Wish I saw his Georgia run, and Amarillo. 

His Mid South/UWF was stuff was the most exciting and holds up today. Was one of my favorites at the time there. Interestingly enough Bill Watts wasn't high on Ted as much as he loved Steve Williams and Jim Duggan. He didn't feel Ted had a killer extinct or exuded "toughness".

The disappointing Japanese matches are problematic. 

Million Dollar Man was all gimmick and it worked for his time and place. Almost every match was a snooze fest for me, a great cure for insomnia, outside of a handful matches (maybe Savage, but it is hit and miss with him), and one has to dig for them.

In the NWA, he did everything right to become the second coming of Jerry Brisco or Dory Funk, Jr but the standards of the time had changed. Wish things were different and The WWF Million Dollar Man wrestled more like Flair or Bockwinkel instead of...Terry Taylor or Dick Slater, I guess? Even Slater was better in Japan.
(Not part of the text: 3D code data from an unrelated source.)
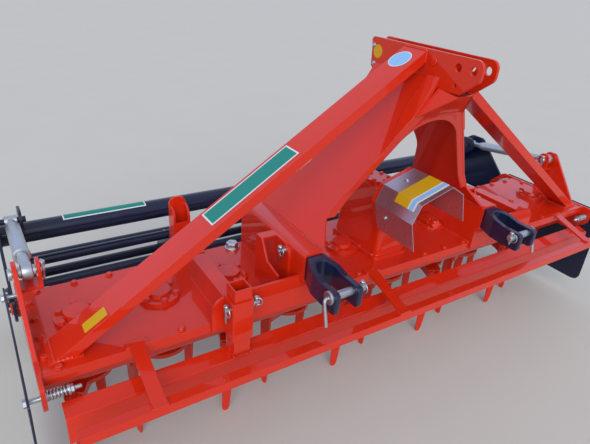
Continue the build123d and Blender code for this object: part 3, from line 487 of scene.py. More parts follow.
@dataclass(frozen=True)
class Finish:
    """A surface finish with its small-scale variation.

    The colour drifts between two tones with soft noise, the roughness with a second noise, and a fine noise
    lifts the surface. A rounding of the shading softens every hard edge, as paint and plating do. The coat
    is a weight and a roughness, and the roughness a lowest and a highest value.
    """

    name: str
    colour: Triple
    tone: Triple
    rough: Pair = (0.3, 0.4)
    coat: Pair = (0.0, 0.06)
    metallic: float = 0.0
    specular: float = 0.5
    cloud_scale: float = 5.0
    grain_scale: float = 260.0
    grain_lift: float = 0.05
    grain_depth: float = 0.001
    edge: float = 0.002
    edge_samples: int = 6
    noise_span: Pair = (0.3, 0.7)
    noise_details: Triple = (3.0, 5.0, 2.0)
    rough_scale: float = 4.0

    def material(self) -> bpy.types.Material:
        """The finish's material, made once.

        Returns:
            The material.
        """
        known = bpy.data.materials.get(self.name)
        if known is not None:
            return known
        made = bpy.data.materials.new(self.name)
        made.use_nodes = True
        nodes = made.node_tree.nodes
        place = nodes.new("ShaderNodeTexCoord").outputs["Object"]
        scales = (self.cloud_scale, self.cloud_scale * self.rough_scale, self.grain_scale)
        noises = [wired(nodes.new("ShaderNodeTexNoise"), {"Scale": scale, "Detail": detail, "Vector": place})
                  for scale, detail in zip(scales, self.noise_details)]
        cloud, patch, grain = (noise.outputs["Fac"] for noise in noises)
        blend = nodes.new("ShaderNodeMix")
        blend.data_type = "RGBA"
        wired(blend, {"A": (*self.colour, 1.0), "B": (*self.tone, 1.0), "Factor": cloud})
        limits = zip(("From Min", "From Max", "To Min", "To Max"), (*self.noise_span, *self.rough))
        spread = wired(nodes.new("ShaderNodeMapRange"), {**dict(limits), "Value": patch})
        soft = wired(nodes.new("ShaderNodeBevel"), {"Radius": self.edge})
        soft.samples = self.edge_samples
        lift = wired(nodes.new("ShaderNodeBump"), {
            "Strength": self.grain_lift, "Distance": self.grain_depth, "Height": grain,
            "Normal": soft.outputs["Normal"],
        }).outputs["Normal"]
        wired(nodes["Principled BSDF"], {
            "Metallic": self.metallic, "Specular IOR Level": self.specular, "Coat Weight": self.coat[0],
            "Coat Roughness": self.coat[1], "Base Color": blend.outputs["Result"],
            "Roughness": spread.outputs["Result"], "Normal": lift, "Coat Normal": lift,
        })
        return made


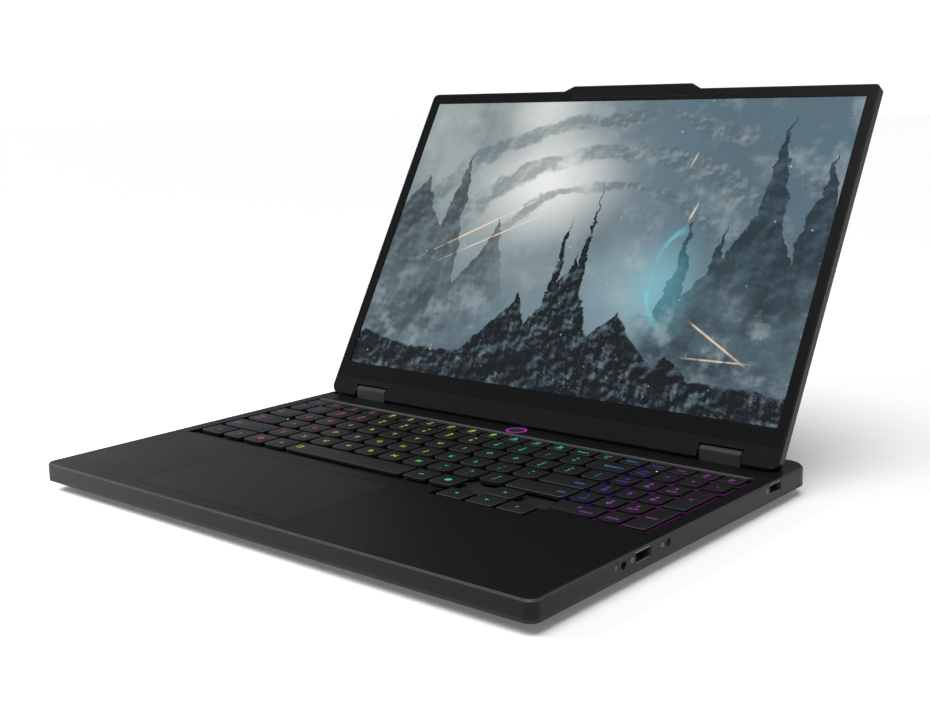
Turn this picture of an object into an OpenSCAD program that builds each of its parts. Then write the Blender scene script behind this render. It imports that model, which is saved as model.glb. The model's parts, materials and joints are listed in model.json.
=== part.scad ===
// Laptop computer, opened. Front faces -Y, up is +Z, and the feet stand on Z = 0.
// The lid's pieces are drawn flat in the lid's own frame and then turned to the open angle.

/* [Base] */
// Width of the base
base_w = 355.2; // [350:0.1:430]
// Depth of the base, front to rear
base_d = 260.1; // [250:0.1:320]
// Height of the deck above the table
deck_z = 16.5; // [16:0.1:20]
// Height of the rubber feet
foot_h = 1.8; // [1:0.1:3]
// Plan radius of the two front corners
front_r = 5.6; // [3:0.1:12]
// Plan radius of the two rear corners
rear_r = 13.3; // [6:0.1:16]
// Bevel along the top edge
bevel = 1; // [0.5:0.1:1.2]
// Height of the joint line between top and bottom covers
seam_z = 7.8; // [7:0.1:8.5]
// Height where the upright edge ends and the underside slopes in
edge_z = 6; // [5:0.1:6.5]
// How far the underside slopes in
slope_in = 12; // [6:0.5:16]
// Thickness of the side walls
wall = 2; // [1.5:0.1:2.4]
// Thickness of the deck
deck_t = 1.6; // [1.2:0.1:1.8]
// Thickness of the bottom cover
floor_t = 1.2; // [1:0.1:1.4]

/* [Keyboard] */
// Pitch of the letter keys
key_u = 19.07; // [18:0.01:19.1]
// Pitch of the key rows
row_u = 18.73; // [18:0.01:18.8]
// Gap between two keys of a row
key_gap = 2.57; // [1.5:0.01:3.5]
// Depth of a letter key, front to rear
key_d = 15.6; // [14:0.1:17]
// Depth of a function key
fn_d = 10.8; // [9:0.1:12]
// Height of a keycap
key_h = 2; // [1.6:0.1:2.2]
// Travel of a key
key_travel = 1.5; // [1:0.1:1.5]
// Width of a number pad key
pad_w = 12.95; // [12:0.05:14]
// Width of an arrow key
arrow_w = 17.1; // [15:0.1:17.5]
// Depth of an arrow key
arrow_d = 14.4; // [12:0.1:14.6]
// Distance from the hinge axis forward to the rear wall of the key well
well_back = 20.1; // [19:0.1:24]

/* [Touchpad and power button] */
// Width of the touchpad
touch_w = 122.4; // [90:0.1:150]
// Depth of the touchpad
touch_d = 76.5; // [50:0.1:80]
// Sideways place of the touchpad's centre
touch_x = -43.3; // [-60:0.1:0]
// Gap from the touchpad to the key well's ramp
touch_gap = 9.9; // [6:0.1:14]
// Radius of the power button
power_r = 5.4; // [4:0.1:6]
// Width of the light ring around the power button
ring_w = 1.2; // [0.8:0.1:1.4]
// Sideways place of the power button
power_x = -1.5; // [-20:0.1:20]

/* [Lid] */
// Angle between the lid and the deck as it stands
lid_open = 119.91; // [100:0.01:130]
// Distance from the rear edge of the base to the hinge axis
shelf_d = 26.6; // [24:0.1:34]
// Height of the hinge axis above the deck
axis_h = 4.66; // [4.5:0.01:5.5]
// Thickness of the lid
lid_t = 6.1; // [5.8:0.1:7]
// How far each side of the lid stands in from the side of the base
lid_inset = 4.65; // [3:0.05:8]
// Distance from the hinge axis down to the lid's lower edge
lid_below = 5.33; // [5:0.01:5.4]
// Thickness of the lid's rim and back
lid_wall = 1.2; // [0.8:0.1:1.4]
// Thickness of the screen bezel
bezel_t = 0.8; // [0.5:0.1:1]
// Width of the lit part of the screen
screen_w = 331.7; // [300:0.1:335]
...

Ted was at his best when making comebacks and brawling, not to mention he could be plugged in any angle as a heel or babyface (anywhere) and it immediately got everyone's attention.

Still at Top 100 career when you look at his Halls of Fame inductions, number of matches, getting over in various promotions, opponents, memorable angles, best heel in WWF at the time, still remembered, appearing on people's lists, respect of his peers and promoters, etc. Just imagine if he had a legit World Title reign and/or worked with The Horsemen. I don't think the lack of "Great Matches" (a suspect theory anyway) ought to take away from his career, and as I mentioned at the onset he probably did have his best capable matches against Flair, Race, the Funks, Slaughter, Patterson, Duggan, etc. Before WWF, he was a guy who seemed to give it his all and really went out to have his best matches, and I suspect he knows this and had different instruction from road agents in WWF to slow it down.